= YOUR GOAL =
Copy out the listing exactly.

= INFORMATION SUPPLIED =
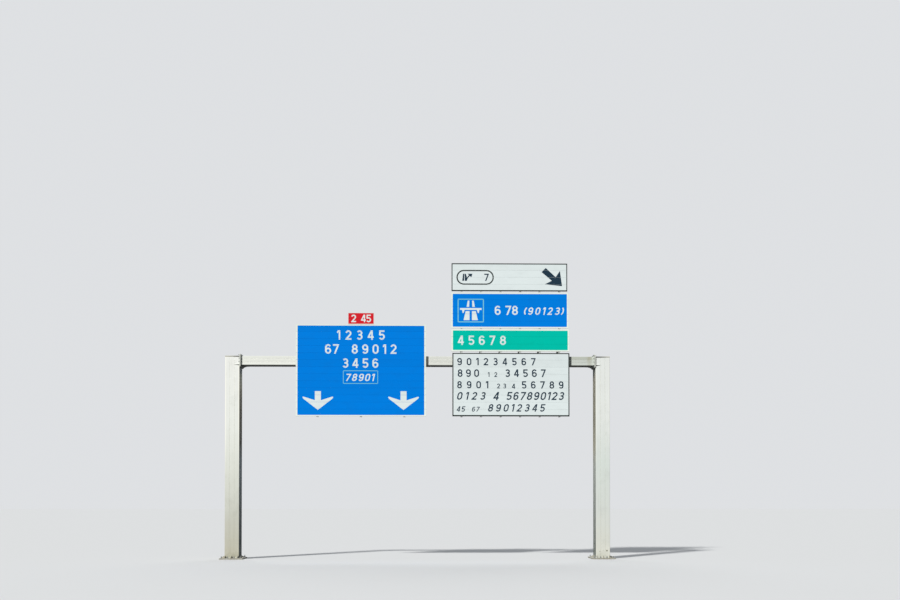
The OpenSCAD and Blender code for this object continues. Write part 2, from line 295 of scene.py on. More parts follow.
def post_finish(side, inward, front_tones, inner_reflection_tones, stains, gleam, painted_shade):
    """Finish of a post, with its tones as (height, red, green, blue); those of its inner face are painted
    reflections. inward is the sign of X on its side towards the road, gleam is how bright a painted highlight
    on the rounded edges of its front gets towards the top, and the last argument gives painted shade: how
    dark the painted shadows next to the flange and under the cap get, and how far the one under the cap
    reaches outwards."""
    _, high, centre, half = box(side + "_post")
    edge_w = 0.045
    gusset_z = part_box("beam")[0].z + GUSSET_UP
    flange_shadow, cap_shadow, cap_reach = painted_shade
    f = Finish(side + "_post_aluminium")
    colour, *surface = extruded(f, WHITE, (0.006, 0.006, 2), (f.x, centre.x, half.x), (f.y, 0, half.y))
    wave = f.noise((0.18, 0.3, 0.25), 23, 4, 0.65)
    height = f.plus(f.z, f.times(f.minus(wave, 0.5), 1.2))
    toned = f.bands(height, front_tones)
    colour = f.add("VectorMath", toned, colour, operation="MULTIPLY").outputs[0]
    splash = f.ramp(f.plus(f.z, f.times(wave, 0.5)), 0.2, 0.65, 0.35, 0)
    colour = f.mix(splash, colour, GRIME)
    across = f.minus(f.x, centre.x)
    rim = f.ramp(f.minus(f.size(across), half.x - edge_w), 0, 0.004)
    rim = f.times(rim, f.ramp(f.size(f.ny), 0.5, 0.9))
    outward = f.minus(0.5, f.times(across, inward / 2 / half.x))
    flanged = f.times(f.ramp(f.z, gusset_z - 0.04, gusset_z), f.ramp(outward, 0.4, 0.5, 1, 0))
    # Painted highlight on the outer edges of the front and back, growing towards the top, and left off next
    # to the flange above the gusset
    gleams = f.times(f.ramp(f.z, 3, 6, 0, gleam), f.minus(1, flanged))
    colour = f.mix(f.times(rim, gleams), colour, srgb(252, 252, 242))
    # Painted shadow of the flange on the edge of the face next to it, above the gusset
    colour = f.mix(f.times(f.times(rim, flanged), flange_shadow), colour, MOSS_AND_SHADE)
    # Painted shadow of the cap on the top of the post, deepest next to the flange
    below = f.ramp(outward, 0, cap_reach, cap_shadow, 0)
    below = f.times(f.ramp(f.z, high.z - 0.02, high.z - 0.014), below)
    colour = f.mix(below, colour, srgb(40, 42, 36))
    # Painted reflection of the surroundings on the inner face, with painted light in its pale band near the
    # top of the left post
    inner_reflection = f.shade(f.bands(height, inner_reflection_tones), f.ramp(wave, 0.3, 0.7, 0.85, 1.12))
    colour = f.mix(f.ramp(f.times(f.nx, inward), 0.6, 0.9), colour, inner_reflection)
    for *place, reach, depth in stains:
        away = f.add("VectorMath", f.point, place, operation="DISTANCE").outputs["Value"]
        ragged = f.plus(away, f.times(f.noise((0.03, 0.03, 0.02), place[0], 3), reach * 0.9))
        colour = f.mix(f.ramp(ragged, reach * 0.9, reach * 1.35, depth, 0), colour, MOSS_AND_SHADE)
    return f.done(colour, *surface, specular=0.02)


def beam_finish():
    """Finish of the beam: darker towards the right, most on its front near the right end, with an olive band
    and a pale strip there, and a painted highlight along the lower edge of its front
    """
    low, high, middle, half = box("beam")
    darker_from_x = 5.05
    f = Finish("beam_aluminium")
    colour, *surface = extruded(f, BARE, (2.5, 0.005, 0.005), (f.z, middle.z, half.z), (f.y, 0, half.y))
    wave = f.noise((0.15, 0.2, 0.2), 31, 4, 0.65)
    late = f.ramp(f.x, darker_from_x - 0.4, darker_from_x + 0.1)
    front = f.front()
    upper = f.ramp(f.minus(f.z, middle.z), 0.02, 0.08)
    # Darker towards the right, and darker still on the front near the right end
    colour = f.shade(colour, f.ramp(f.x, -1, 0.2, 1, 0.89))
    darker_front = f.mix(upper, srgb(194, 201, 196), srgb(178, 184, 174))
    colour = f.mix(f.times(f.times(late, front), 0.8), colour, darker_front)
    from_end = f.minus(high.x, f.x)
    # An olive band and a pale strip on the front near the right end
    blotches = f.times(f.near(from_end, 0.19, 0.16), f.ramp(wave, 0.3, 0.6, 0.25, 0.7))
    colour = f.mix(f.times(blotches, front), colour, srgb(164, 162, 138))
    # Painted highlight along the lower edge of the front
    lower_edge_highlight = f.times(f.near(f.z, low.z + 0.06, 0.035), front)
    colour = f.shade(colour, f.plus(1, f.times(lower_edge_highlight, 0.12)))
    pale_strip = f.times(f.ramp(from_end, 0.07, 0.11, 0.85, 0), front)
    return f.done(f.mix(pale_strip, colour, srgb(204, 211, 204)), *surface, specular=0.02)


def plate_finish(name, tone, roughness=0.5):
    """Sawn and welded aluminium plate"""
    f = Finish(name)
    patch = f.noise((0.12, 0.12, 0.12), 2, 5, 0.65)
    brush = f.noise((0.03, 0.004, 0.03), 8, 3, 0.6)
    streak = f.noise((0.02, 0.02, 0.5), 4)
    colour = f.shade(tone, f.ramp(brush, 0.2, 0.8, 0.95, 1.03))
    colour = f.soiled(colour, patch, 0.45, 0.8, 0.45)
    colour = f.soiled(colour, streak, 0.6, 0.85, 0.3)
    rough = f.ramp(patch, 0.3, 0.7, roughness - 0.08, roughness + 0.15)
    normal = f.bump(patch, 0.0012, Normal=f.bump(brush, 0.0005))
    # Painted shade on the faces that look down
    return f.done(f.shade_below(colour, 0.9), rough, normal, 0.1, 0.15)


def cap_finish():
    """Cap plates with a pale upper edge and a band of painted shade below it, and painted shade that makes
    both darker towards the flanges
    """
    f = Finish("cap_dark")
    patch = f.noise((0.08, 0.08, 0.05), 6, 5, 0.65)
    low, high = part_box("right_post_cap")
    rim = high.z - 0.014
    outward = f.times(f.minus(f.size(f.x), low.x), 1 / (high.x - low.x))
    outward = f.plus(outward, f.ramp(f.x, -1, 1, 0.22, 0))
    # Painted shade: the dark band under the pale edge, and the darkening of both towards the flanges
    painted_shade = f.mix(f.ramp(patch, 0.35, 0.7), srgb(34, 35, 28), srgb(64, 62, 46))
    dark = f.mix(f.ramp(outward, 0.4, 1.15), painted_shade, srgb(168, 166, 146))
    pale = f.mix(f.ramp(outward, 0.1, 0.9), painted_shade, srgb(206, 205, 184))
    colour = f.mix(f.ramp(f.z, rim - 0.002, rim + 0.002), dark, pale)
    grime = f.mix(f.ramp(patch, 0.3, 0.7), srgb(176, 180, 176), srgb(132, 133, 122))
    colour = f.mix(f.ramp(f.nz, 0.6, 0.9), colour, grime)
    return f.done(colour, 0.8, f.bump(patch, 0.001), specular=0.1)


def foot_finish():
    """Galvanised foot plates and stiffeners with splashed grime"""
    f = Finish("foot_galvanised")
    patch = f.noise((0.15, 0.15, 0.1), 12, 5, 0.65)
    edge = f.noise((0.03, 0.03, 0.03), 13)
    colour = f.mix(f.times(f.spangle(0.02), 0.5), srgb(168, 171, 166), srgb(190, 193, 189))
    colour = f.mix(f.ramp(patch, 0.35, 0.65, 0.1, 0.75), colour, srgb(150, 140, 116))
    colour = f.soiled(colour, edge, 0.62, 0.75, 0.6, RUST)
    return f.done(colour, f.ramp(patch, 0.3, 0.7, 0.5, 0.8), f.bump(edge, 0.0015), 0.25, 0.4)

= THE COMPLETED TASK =
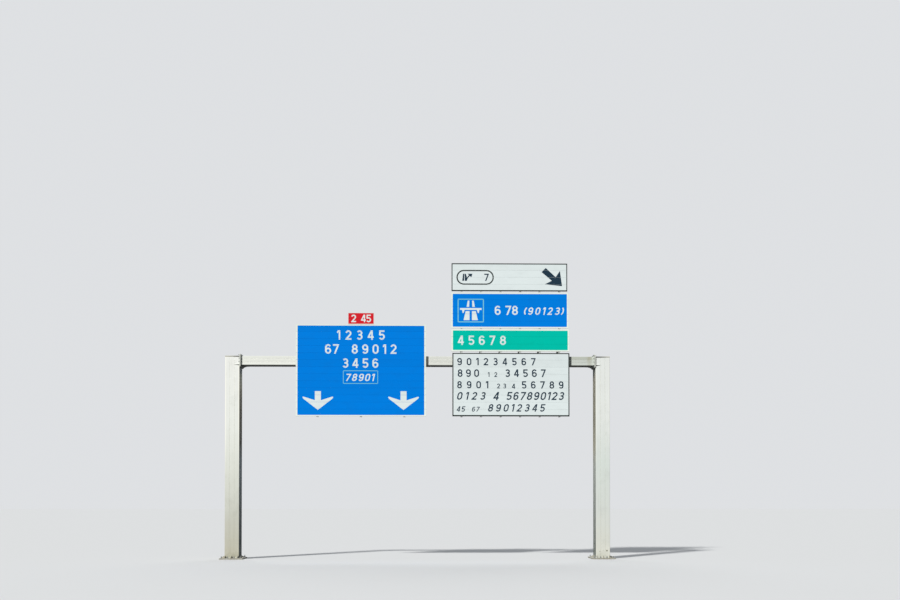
The OpenSCAD and Blender code for this object continues. Write part 2, from line 295 of scene.py on. More parts follow.
def post_finish(side, inward, front_tones, inner_reflection_tones, stains, gleam, painted_shade):
    """Finish of a post, with its tones as (height, red, green, blue); those of its inner face are painted
    reflections. inward is the sign of X on its side towards the road, gleam is how bright a painted highlight
    on the rounded edges of its front gets towards the top, and the last argument gives painted shade: how
    dark the painted shadows next to the flange and under the cap get, and how far the one under the cap
    reaches outwards."""
    _, high, centre, half = box(side + "_post")
    edge_w = 0.045
    gusset_z = part_box("beam")[0].z + GUSSET_UP
    flange_shadow, cap_shadow, cap_reach = painted_shade
    f = Finish(side + "_post_aluminium")
    colour, *surface = extruded(f, WHITE, (0.006, 0.006, 2), (f.x, centre.x, half.x), (f.y, 0, half.y))
    wave = f.noise((0.18, 0.3, 0.25), 23, 4, 0.65)
    height = f.plus(f.z, f.times(f.minus(wave, 0.5), 1.2))
    toned = f.bands(height, front_tones)
    colour = f.add("VectorMath", toned, colour, operation="MULTIPLY").outputs[0]
    splash = f.ramp(f.plus(f.z, f.times(wave, 0.5)), 0.2, 0.65, 0.35, 0)
    colour = f.mix(splash, colour, GRIME)
    across = f.minus(f.x, centre.x)
    rim = f.ramp(f.minus(f.size(across), half.x - edge_w), 0, 0.004)
    rim = f.times(rim, f.ramp(f.size(f.ny), 0.5, 0.9))
    outward = f.minus(0.5, f.times(across, inward / 2 / half.x))
    flanged = f.times(f.ramp(f.z, gusset_z - 0.04, gusset_z), f.ramp(outward, 0.4, 0.5, 1, 0))
    # Painted highlight on the outer edges of the front and back, growing towards the top, and left off next
    # to the flange above the gusset
    gleams = f.times(f.ramp(f.z, 3, 6, 0, gleam), f.minus(1, flanged))
    colour = f.mix(f.times(rim, gleams), colour, srgb(252, 252, 242))
    # Painted shadow of the flange on the edge of the face next to it, above the gusset
    colour = f.mix(f.times(f.times(rim, flanged), flange_shadow), colour, MOSS_AND_SHADE)
    # Painted shadow of the cap on the top of the post, deepest next to the flange
    below = f.ramp(outward, 0, cap_reach, cap_shadow, 0)
    below = f.times(f.ramp(f.z, high.z - 0.02, high.z - 0.014), below)
    colour = f.mix(below, colour, srgb(40, 42, 36))
    # Painted reflection of the surroundings on the inner face, with painted light in its pale band near the
    # top of the left post
    inner_reflection = f.shade(f.bands(height, inner_reflection_tones), f.ramp(wave, 0.3, 0.7, 0.85, 1.12))
    colour = f.mix(f.ramp(f.times(f.nx, inward), 0.6, 0.9), colour, inner_reflection)
    for *place, reach, depth in stains:
        away = f.add("VectorMath", f.point, place, operation="DISTANCE").outputs["Value"]
        ragged = f.plus(away, f.times(f.noise((0.03, 0.03, 0.02), place[0], 3), reach * 0.9))
        colour = f.mix(f.ramp(ragged, reach * 0.9, reach * 1.35, depth, 0), colour, MOSS_AND_SHADE)
    return f.done(colour, *surface, specular=0.02)


def beam_finish():
    """Finish of the beam: darker towards the right, most on its front near the right end, with an olive band
    and a pale strip there, and a painted highlight along the lower edge of its front
    """
    low, high, middle, half = box("beam")
    darker_from_x = 5.05
    f = Finish("beam_aluminium")
    colour, *surface = extruded(f, BARE, (2.5, 0.005, 0.005), (f.z, middle.z, half.z), (f.y, 0, half.y))
    wave = f.noise((0.15, 0.2, 0.2), 31, 4, 0.65)
    late = f.ramp(f.x, darker_from_x - 0.4, darker_from_x + 0.1)
    front = f.front()
    upper = f.ramp(f.minus(f.z, middle.z), 0.02, 0.08)
    # Darker towards the right, and darker still on the front near the right end
    colour = f.shade(colour, f.ramp(f.x, -1, 0.2, 1, 0.89))
    darker_front = f.mix(upper, srgb(194, 201, 196), srgb(178, 184, 174))
    colour = f.mix(f.times(f.times(late, front), 0.8), colour, darker_front)
    from_end = f.minus(high.x, f.x)
    # An olive band and a pale strip on the front near the right end
    blotches = f.times(f.near(from_end, 0.19, 0.16), f.ramp(wave, 0.3, 0.6, 0.25, 0.7))
    colour = f.mix(f.times(blotches, front), colour, srgb(164, 162, 138))
    # Painted highlight along the lower edge of the front
    lower_edge_highlight = f.times(f.near(f.z, low.z + 0.06, 0.035), front)
    colour = f.shade(colour, f.plus(1, f.times(lower_edge_highlight, 0.12)))
    pale_strip = f.times(f.ramp(from_end, 0.07, 0.11, 0.85, 0), front)
    return f.done(f.mix(pale_strip, colour, srgb(204, 211, 204)), *surface, specular=0.02)


def plate_finish(name, tone, roughness=0.5):
    """Sawn and welded aluminium plate"""
    f = Finish(name)
    patch = f.noise((0.12, 0.12, 0.12), 2, 5, 0.65)
    brush = f.noise((0.03, 0.004, 0.03), 8, 3, 0.6)
    streak = f.noise((0.02, 0.02, 0.5), 4)
    colour = f.shade(tone, f.ramp(brush, 0.2, 0.8, 0.95, 1.03))
    colour = f.soiled(colour, patch, 0.45, 0.8, 0.45)
    colour = f.soiled(colour, streak, 0.6, 0.85, 0.3)
    rough = f.ramp(patch, 0.3, 0.7, roughness - 0.08, roughness + 0.15)
    normal = f.bump(patch, 0.0012, Normal=f.bump(brush, 0.0005))
    # Painted shade on the faces that look down
    return f.done(f.shade_below(colour, 0.9), rough, normal, 0.1, 0.15)


def cap_finish():
    """Cap plates with a pale upper edge and a band of painted shade below it, and painted shade that makes
    both darker towards the flanges
    """
    f = Finish("cap_dark")
    patch = f.noise((0.08, 0.08, 0.05), 6, 5, 0.65)
    low, high = part_box("right_post_cap")
    rim = high.z - 0.014
    outward = f.times(f.minus(f.size(f.x), low.x), 1 / (high.x - low.x))
    outward = f.plus(outward, f.ramp(f.x, -1, 1, 0.22, 0))
    # Painted shade: the dark band under the pale edge, and the darkening of both towards the flanges
    painted_shade = f.mix(f.ramp(patch, 0.35, 0.7), srgb(34, 35, 28), srgb(64, 62, 46))
    dark = f.mix(f.ramp(outward, 0.4, 1.15), painted_shade, srgb(168, 166, 146))
    pale = f.mix(f.ramp(outward, 0.1, 0.9), painted_shade, srgb(206, 205, 184))
    colour = f.mix(f.ramp(f.z, rim - 0.002, rim + 0.002), dark, pale)
    grime = f.mix(f.ramp(patch, 0.3, 0.7), srgb(176, 180, 176), srgb(132, 133, 122))
    colour = f.mix(f.ramp(f.nz, 0.6, 0.9), colour, grime)
    return f.done(colour, 0.8, f.bump(patch, 0.001), specular=0.1)


def foot_finish():
    """Galvanised foot plates and stiffeners with splashed grime"""
    f = Finish("foot_galvanised")
    patch = f.noise((0.15, 0.15, 0.1), 12, 5, 0.65)
    edge = f.noise((0.03, 0.03, 0.03), 13)
    colour = f.mix(f.times(f.spangle(0.02), 0.5), srgb(168, 171, 166), srgb(190, 193, 189))
    colour = f.mix(f.ramp(patch, 0.35, 0.65, 0.1, 0.75), colour, srgb(150, 140, 116))
    colour = f.soiled(colour, edge, 0.62, 0.75, 0.6, RUST)
    return f.done(colour, f.ramp(patch, 0.3, 0.7, 0.5, 0.8), f.bump(edge, 0.0015), 0.25, 0.4)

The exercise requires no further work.